(JSON records of objects)
* * * * *

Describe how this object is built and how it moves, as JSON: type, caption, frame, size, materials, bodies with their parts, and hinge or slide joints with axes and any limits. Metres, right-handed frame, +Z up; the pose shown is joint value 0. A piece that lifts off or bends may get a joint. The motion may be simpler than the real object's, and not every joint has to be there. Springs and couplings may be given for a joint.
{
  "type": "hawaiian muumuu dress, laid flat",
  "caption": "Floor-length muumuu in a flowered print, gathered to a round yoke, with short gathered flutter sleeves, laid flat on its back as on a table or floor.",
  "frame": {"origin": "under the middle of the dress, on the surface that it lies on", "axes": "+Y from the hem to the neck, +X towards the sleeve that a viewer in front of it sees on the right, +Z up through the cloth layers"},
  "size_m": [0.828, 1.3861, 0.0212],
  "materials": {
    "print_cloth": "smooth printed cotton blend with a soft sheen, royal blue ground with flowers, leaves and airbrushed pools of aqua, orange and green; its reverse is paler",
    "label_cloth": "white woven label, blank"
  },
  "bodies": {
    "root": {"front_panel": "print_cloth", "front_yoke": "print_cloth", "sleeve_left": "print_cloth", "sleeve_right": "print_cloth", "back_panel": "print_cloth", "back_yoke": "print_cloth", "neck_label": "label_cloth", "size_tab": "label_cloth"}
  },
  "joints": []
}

* * * * *

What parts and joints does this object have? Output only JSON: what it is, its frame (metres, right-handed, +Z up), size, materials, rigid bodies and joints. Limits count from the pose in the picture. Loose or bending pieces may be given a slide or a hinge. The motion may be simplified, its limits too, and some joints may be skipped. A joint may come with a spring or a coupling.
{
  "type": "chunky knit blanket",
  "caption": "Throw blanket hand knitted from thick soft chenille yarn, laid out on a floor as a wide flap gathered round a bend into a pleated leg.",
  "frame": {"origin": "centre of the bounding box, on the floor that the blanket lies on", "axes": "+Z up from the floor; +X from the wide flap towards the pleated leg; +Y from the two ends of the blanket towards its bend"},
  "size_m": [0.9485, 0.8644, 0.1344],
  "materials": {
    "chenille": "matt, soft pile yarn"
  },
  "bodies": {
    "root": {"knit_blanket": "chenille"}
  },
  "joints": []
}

* * * * *

In the material above, find each line that contains the word "bodies", and select it.

Describe how this object is built and how it moves, as JSON: type, caption, frame, size, materials, bodies with their parts, and hinge or slide joints with axes and any limits. Metres, right-handed frame, +Z up; the pose shown is joint value 0. A piece that lifts off or bends may get a joint. The motion may be simpler than the real object's, and not every joint has to be there. Springs and couplings may be given for a joint.
  "bodies": {
What parts and joints does this object have? Output only JSON: what it is, its frame (metres, right-handed, +Z up), size, materials, rigid bodies and joints. Limits count from the pose in the picture. Loose or bending pieces may be given a slide or a hinge. The motion may be simplified, its limits too, and some joints may be skipped. A joint may come with a spring or a coupling.
  "bodies": {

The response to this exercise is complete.